Proposed group draws flak for China connection

2017/07/11 17:53:11 fontsize-small fontsize-default fontsize-big
Ko Wen-je (柯文哲)

Ko Wen-je (柯文哲)

Taipei, July 11 (CNA) A local official in Taipei raised some eyebrows recently by starting an association of village and ward chiefs that will engage in exchanges in China amid cooling relations between Taiwan and China.

Chin Rung-hui (勤榮輝), an elected ward chief in Taipei's northern Beitou District, plans to set up an association consisting of neighborhood chiefs around Taiwan.

The planned organization will carry out exchanges with China by organizing trips there, according to media reports.

Chin called the group he started the Chinese Taipei General Association of Village and Ward Chiefs, using the designation that Taiwan has adopted under pressure from Beijing to be able to take part in international events such as the Olympic Games and meetings of the Asia-Pacific Economic Cooperation, according to the reports.

The organizer has been criticized for using the name "Chinese Taipei" and accused of being a pawn in China's efforts to divide Taiwanese society.

Chin, however, denied on Tuesday that the planned association could become a platform for China to carry out united front work in Taiwan.

Chin said he would file an application with the city government to form an association under the name of the Taipei City General Association of Ward Chiefs instead of the Chinese Taipei General Association of Village and Ward Chiefs.

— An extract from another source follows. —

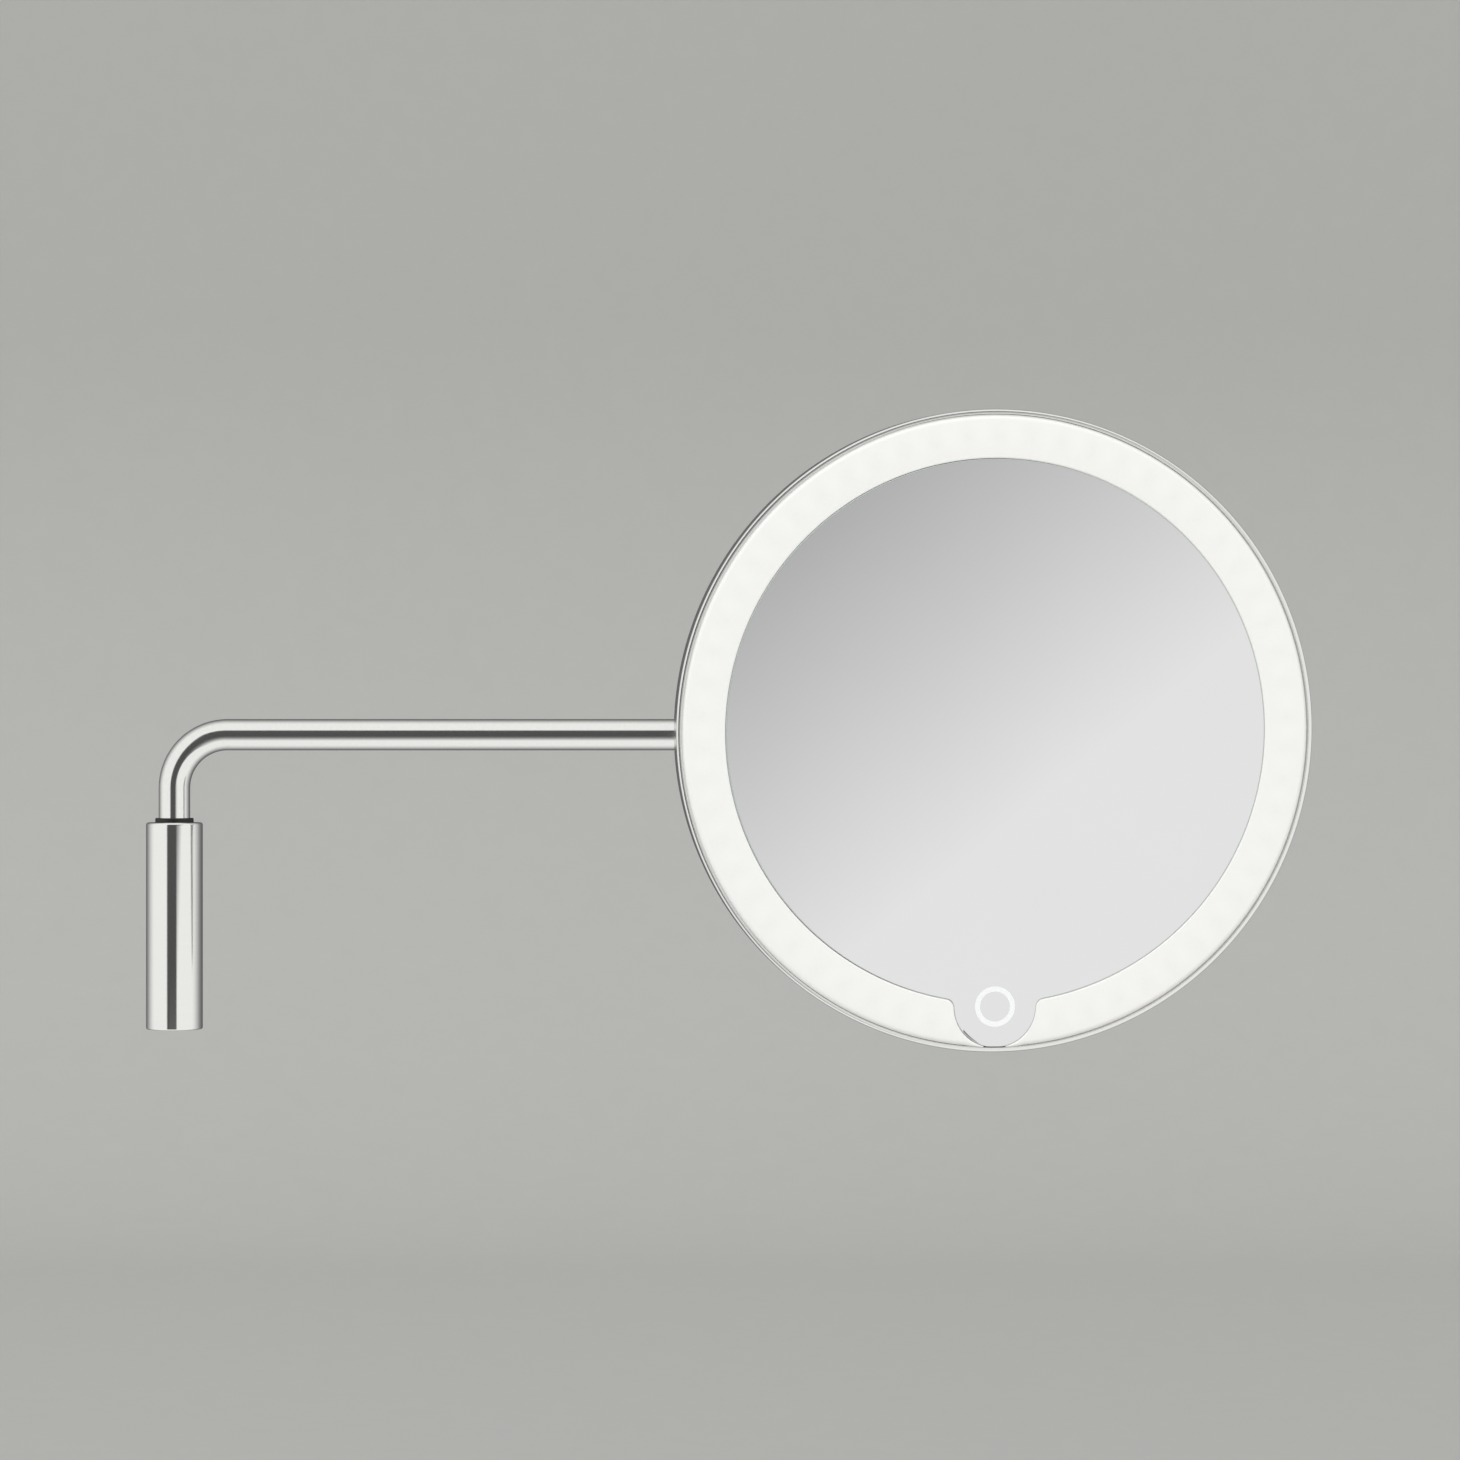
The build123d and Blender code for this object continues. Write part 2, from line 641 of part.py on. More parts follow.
with BuildPart() as chassis:
    wall_in, wall_mid, wall_out = MIRROR_R - 2.2, DIFFUSER_IN - 0.1, DIFFUSER_IN + 1.1
    diffuser_seat = FRONT - DIFFUSER_T
    with BuildSketch(head_section):
        with BuildLine():
            Polyline(
                (TRAY_HOLE_R, TRAY_FRONT),
                (wall_in, TRAY_FRONT),
                (wall_in, GLASS_BACK),
                (wall_mid, GLASS_BACK),
                (wall_mid, diffuser_seat),
                (wall_out, diffuser_seat),
                (wall_out, TROUGH_FLOOR),
                (DIFFUSER_OUT - 1.3, TROUGH_FLOOR),
                (DIFFUSER_OUT - 1.3, diffuser_seat),
                (DIFFUSER_OUT, diffuser_seat),
                (DIFFUSER_OUT, CHASSIS_UNDERSIDE),
                (wall_in - 1.0, CHASSIS_UNDERSIDE),
                (wall_in - 1.0, TRAY_BACK),
                (TRAY_HOLE_R, TRAY_BACK),
                close=True,
            )
        make_face()
        with Locations((DIFFUSER_OUT, TROUGH_FLOOR + 2.0)):
            Rectangle(1.4, 1.2, mode=Mode.SUBTRACT)
    revolve(axis=head_axis)
    # posts for the housing screws and the board screws, up to the tray
    with BuildSketch(head_plane.offset(BACK + SHEET_T)):
        with Locations(*head_points(FIXING_R, 4, 45)):
            Circle(4.0)
    extrude(amount=TRAY_BACK + 0.5 - BACK - SHEET_T)
    with BuildSketch(head_plane.offset(BOARD_DEPTH + BOARD_T)):
        with Locations((BOARD_FIXING[0], -BOARD_FIXING[1]), (-BOARD_FIXING[0], -BOARD_FIXING[1])):
            Circle(2.6)
    extrude(amount=TRAY_BACK + 0.5 - BOARD_DEPTH - BOARD_T)
    # a stand for the touch key's board, in the trough
    with BuildSketch(head_plane.offset(CHASSIS_UNDERSIDE)):
        with Locations((0, -TAB_DROP)):
            Circle(11.4)
    extrude(amount=KEY_SEAT - CHASSIS_UNDERSIDE)
    with BuildSketch(head_plane.offset(KEY_SEAT)):
        with Locations((0, -TAB_DROP)):
            Circle(10.4)
    extrude(amount=6.0, mode=Mode.SUBTRACT)
    with BuildSketch(head_plane.offset(GLASS_BACK)):
        mirror_outline(0.4)
        Circle(MIRROR_R - 6, mode=Mode.SUBTRACT)
        with Locations((0, -TAB_DROP)):
            Rectangle(40, 40, mode=Mode.INTERSECT)
    extrude(amount=6.0, mode=Mode.SUBTRACT)
    with BuildSketch(head_plane.offset(BACK + SHEET_T)):
        with Locations(*head_points(FIXING_R, 4, 45)):
            Circle(1.5)
    extrude(amount=6.0, mode=Mode.SUBTRACT)
    with BuildSketch(head_plane.offset(BOARD_DEPTH + BOARD_T)):
        with Locations((BOARD_FIXING[0], -BOARD_FIXING[1]), (-BOARD_FIXING[0], -BOARD_FIXING[1])):
            Circle(1.0)
    extrude(amount=2.0, mode=Mode.SUBTRACT)

with BuildPart() as rim_seal:
    with BuildSketch(head_section):
        with Locations(((DIFFUSER_OUT + HEAD_R - SHEET_T - 0.7) / 2, TROUGH_FLOOR + 2.0)):
            RectangleRounded(HEAD_R - SHEET_T - DIFFUSER_OUT + 0.7, 1.2, 0.3)
    revolve(axis=head_axis)

with BuildPart() as led_board:
    with BuildSketch(head_plane.offset(TROUGH_FLOOR)):
        Circle(DIFFUSER_OUT - 2.0)
        Circle(DIFFUSER_IN + 1.9, mode=Mode.SUBTRACT)
        with Locations((0, -LED_RING_R)):
            Rectangle(24.0, 24.0, mode=Mode.SUBTRACT)
    extrude(amount=1.0)

with BuildPart() as leds:
    with BuildSketch(head_plane.offset(TROUGH_FLOOR + 1.0)):
        with PolarLocations(LED_RING_R, LED_COUNT, -90 + 10, 340, endpoint=True):
            Rectangle(2.8, 3.5)
    extrude(amount=0.8)

with BuildPart() as touch_board:
    with BuildSketch(head_plane.offset(KEY_SEAT)):
        with Locations((0, -TAB_DROP)):
            Circle(10.2)
    extrude(amount=KEY_BOARD_T)

with BuildPart() as key_light_guide:
    with BuildSketch(head_plane.offset(KEY_SEAT + KEY_BOARD_T)):
        with Locations((0, -TAB_DROP)):
            Circle(KEY_OUTER_R + 0.2)
            Circle(KEY_INNER_R - 0.2, mode=Mode.SUBTRACT)
    extrude(amount=KEY_GUIDE_T)

with BuildPart() as mounting_tape:
    with BuildSketch(head_plane.offset(TRAY_FRONT)):
        Circle(74.0)
        Circle(40.0, mode=Mode.SUBTRACT)
    extrude(amount=TAPE_T)

with BuildPart() as touch_ring:
    with BuildSketch(head_plane.offset(GLASS_FRONT)):
        with Locations((0, -TAB_DROP)):
            Circle(KEY_OUTER_R)
            Circle(KEY_INNER_R, mode=Mode.SUBTRACT)
    extrude(amount=-ETCH_T)

with BuildPart() as mirror_glass:
    with BuildSketch(head_plane.offset(GLASS_BACK)):
        mirror_outline(0.0)
        Circle(DIFFUSER_OUT, mode=Mode.INTERSECT)
    extrude(amount=GLASS_T)
    with BuildSketch(head_plane.offset(GLASS_FRONT)):
        with Locations((0, -TAB_DROP)):
            Circle(KEY_OUTER_R)
            Circle(KEY_INNER_R, mode=Mode.SUBTRACT)
    extrude(amount=-ETCH_T, mode=Mode.SUBTRACT)

with BuildPart() as diffuser_ring:
    with BuildSketch(head_section):
        with Locations(((DIFFUSER_IN + DIFFUSER_OUT) / 2, FRONT - DIFFUSER_T / 2)):
            Rectangle(DIFFUSER_OUT - DIFFUSER_IN, DIFFUSER_T)
        front_corners = vertices().group_by(Axis.Y)[-1].sort_by(Axis.X)
        fillet(front_corners[-1], 1.8)
        fillet(front_corners[0], 0.5)
    revolve(axis=head_axis)
    with BuildSketch(head_plane.offset(BACK)):
        mirror_outline(0.2)
        with Locations((0, -HEAD_R)):
            Rectangle(HORN_GAP, 2 * (HEAD_R - TAB_DROP - TAB_R / 2))
    extrude(amount=FRONT, mode=Mode.SUBTRACT)

# ---------------------------------------------------------------- one file for each piece
pieces = {
    "wall_plate": wall_plate,
    "wall_spacer": wall_spacer,
    "grub_screw": grub_screw,
    "barrel": barrel,
    "barrel_end_cap": barrel_end_cap,
    "upper_bush": upper_bush,
    "lower_bush": lower_bush,
    "arm_tube": arm_tube,
    "foot_insert": foot_insert,
    "thrust_washer": thrust_washer,
    "retaining_screw": retaining_screw,
    "disc_spring": disc_spring,
    "tip_plug": tip_plug,
    "ball_stud": ball_stud,
    "ball_liner": ball_liner,
    "pressure_cup": pressure_cup,
    "ball_socket": ball_socket,
    "clamp_ring": clamp_ring,
    "socket_screws": socket_screws,
    "housing": housing,
    "housing_screws": housing_screws,
    "port_cover": port_cover,
    "cell_tape": cell_tape,
    "battery_cell": battery_cell,
    "battery_leads": battery_leads,
    "control_board": control_board,
    "board_chips": board_chips,
    "charge_port": charge_port,
    "board_screws": board_screws,
    "chassis": chassis,
    "rim_seal": rim_seal,
    "led_board": led_board,
    "leds": leds,
    "touch_board": touch_board,
    "key_light_guide": key_light_guide,
    "mounting_tape": mounting_tape,
    "touch_ring": touch_ring,
    "mirror_glass": mirror_glass,
    "diffuser_ring": diffuser_ring,
}
os.makedirs("parts", exist_ok=True)
for name, piece in pieces.items():
    piece.part.label = name
    export_step(piece.part, f"parts/{name}.step")
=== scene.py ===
import json
import math

import bmesh
import bpy
import numpy as np
from mathutils import Matrix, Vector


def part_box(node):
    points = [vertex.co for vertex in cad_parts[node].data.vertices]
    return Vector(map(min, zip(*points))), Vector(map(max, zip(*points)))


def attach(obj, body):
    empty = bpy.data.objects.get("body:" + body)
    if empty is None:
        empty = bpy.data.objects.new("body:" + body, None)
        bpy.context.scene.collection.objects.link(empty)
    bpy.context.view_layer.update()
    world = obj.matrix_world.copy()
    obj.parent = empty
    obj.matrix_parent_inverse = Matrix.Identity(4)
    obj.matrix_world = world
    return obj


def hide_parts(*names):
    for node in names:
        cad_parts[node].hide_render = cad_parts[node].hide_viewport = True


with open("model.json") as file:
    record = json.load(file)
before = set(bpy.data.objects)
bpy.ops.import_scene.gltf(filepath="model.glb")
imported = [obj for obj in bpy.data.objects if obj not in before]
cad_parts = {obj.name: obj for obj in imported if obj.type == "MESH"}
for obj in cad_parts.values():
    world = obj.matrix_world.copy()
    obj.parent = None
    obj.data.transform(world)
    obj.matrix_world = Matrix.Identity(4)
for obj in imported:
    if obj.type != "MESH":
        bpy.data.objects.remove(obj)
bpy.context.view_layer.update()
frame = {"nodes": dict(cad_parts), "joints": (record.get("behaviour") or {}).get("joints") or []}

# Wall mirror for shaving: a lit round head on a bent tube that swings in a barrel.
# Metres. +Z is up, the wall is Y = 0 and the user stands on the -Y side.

mm = 0.001


# ---- where things are, read from the frame
def unit(vector):
    return vector / np.linalg.norm(vector)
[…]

The organization is aimed at serving residents at the grassroots level, promoting the sharing of information among wards and organizing tours of Taiwan, China and other parts of the world to facilitate exchanges.

The exchanges will not be restricted to only China, Chin added.

A committee of 30 people responsible for preparing for the establishment of the association has already been formed, according to Chin.

Commenting on the matter, Taipei Mayor Ko Wen-je (柯文哲) said Tuesday that while the goal of China's united front strategy is unification with Taiwan, it's difficult to say "who will be unified by whom."

Ko said that engaging in exchanges with China is a good thing, and that Taiwan should use its soft power in developing cross-strait relations.

Noting that Taiwan is unlikely to use hard power to deal with cross-strait ties, the Taipei mayor said Taiwan's advantage hinges on its soft power, and it should use this advantage to persuade the other side to accept its concepts.

Chin's proposal came in the wake of several city mayors, county magistrates and ward chiefs visiting China to seek opportunities for exchanges. In July last year, for instance, 113 borough chiefs took a six-day trip to Shanghai.